PHASE 3: IMPLEMENT THE PRICE INCREASE
7. Make material available
Help the sales team prepare for price talks by putting together the most important information and documents. This material should include the core arguments, but also concrete customer-specific data such as past price increases, as well as sales and cost development. With this material, it is far easier to prepare efficiently and concentrate on the essentials before a conversation.
8. Share the negotiation results
Do not gamble away the possibility to react quickly by only sharing the success of the price increase at the end of the negotiation phase. Weekly reports on the state of negotiations generate an additional effort for the staff involved, nevertheless, these reports offer a possibility to react swiftly and take immediate measures to improve the final results.
9. Steer behavior
Motivate your sales reps to perform to the best of their ability ‒ for instance by identifying and publicly acknowledging top performers. You can also send a text message to management naming the sales rep responsible for each successful price increase they implement (i.e., x percent above the price increase target).
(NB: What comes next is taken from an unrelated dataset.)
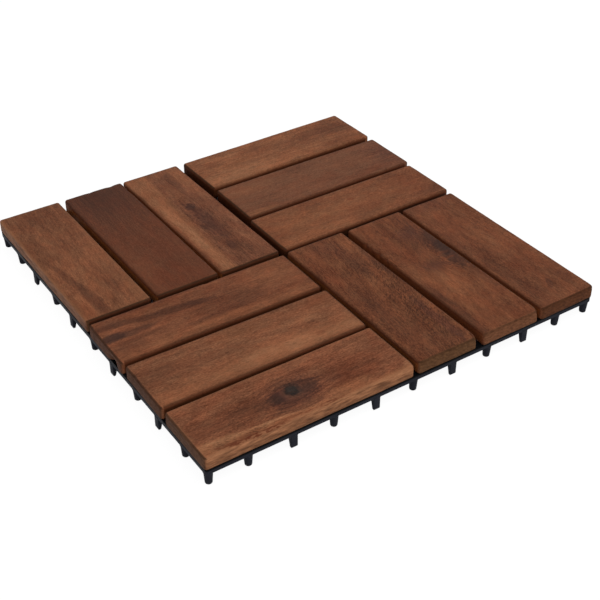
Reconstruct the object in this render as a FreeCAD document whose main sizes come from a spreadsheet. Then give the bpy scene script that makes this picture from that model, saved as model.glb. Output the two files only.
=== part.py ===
import FreeCAD, Part
import os
import Sketcher

# Interlocking deck tile: four quarters of three hardwood slats, each quarter turned
# against the next, screwed from below to one moulded lattice base on short feet.
# Millimetres, Z up, the origin on the ground under the middle foot.

QUARTERS = (
    ("front", 1, 0),
    ("right", 0, 1),
    ("back", -1, 0),
    ("left", 0, -1),
)

SLATS_PER_QUARTER = 3

# How each slat was laid: shift along X, shift along Y, turn about Z in degrees.
LAID = {
    "front_1": (0.0, 0.2, 0.0),
    "front_2": (0.0, -0.3, -0.6),
    "front_3": (-0.4, -0.3, -0.4),
    "left_1": (0.2, 0.2, 0.0),
    "left_2": (0.9, 0.0, 0.0),
    "left_3": (-1.0, -0.3, 0.3),
    "back_3": (0.0, -0.2, 0.3),
    "back_2": (1.6, -0.2, 0.4),
    "back_1": (1.0, 0.6, 0.9),
    "right_3": (-0.4, 0.3, 0.0),
    "right_2": (0.8, -0.2, 0.2),
    "right_1": (-0.3, -0.3, 0.3),
}

SIZES = (
    ("tile_pitch", 300.0),
    ("joint_gap", 0.8),
    ("slat_gap", 3.7),
    ("slats_per_quarter", SLATS_PER_QUARTER),
    ("slat_thick", 9.6),
    ("arris_radius", 1.6),
    ("corner_chamfer", 1.0),
    ("bottom_chamfer", 1.0),
    ("base_inset", 0.3),
    ("base_corner_radius", 1.5),
    ("deck_thick", 3.4),
    ("rim_width", 6.0),
    ("rib_width", 6.0),
    ("foot_pitch", 30.0),
    ("foot_height", 9.0),
    ("foot_top_across", 5.8),
    ("foot_tip_across", 4.6),
    ("tab_width", 4.2),
    ("tab_root", 3.9),
    ("tab_tip", 0.9),
    ("tab_clearance", 0.5),
    ("loop_wall", 2.0),
    ("loop_thick", 3.5),
    ("loop_drop", 1.0),
    ("screw_head_radius", 2.8),
    ("screw_head_thick", 1.8),
    ("screw_shank_radius", 1.6),
    ("screw_tip_radius", 0.8),
    ("screw_bite", 7.0),
    ("screw_clearance", 0.1),
    ("chip_radius", 11.4),
    ("chip_out", 4.9),
    ("chip_down", 6.5),
    ("chip_from_middle", 11.0),
)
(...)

This is extremely effective as it constitutes a tool that appeals to the sales rep on a personal level. On the other hand, less successful sales employees should also be identified and offered the appropriate support.
Of course, it is not always possible to implement all nine of these aspects with every company one-to-one. Furthermore, the respective details will differ for each carrier. Overall, however, it is possible to see that companies that have such a structure in place and that implement regular recurring price increase processes have a greater market success. Imagine this: With a gross margin of approximately ten percent and an effectively implemented price increase of two percent, you could concede up to one-third of the volume and would still have an overall positive effect on margins. However, by thoroughly preparing for price increases as discussed herein, such a mass exodus of customers is virtually impossible.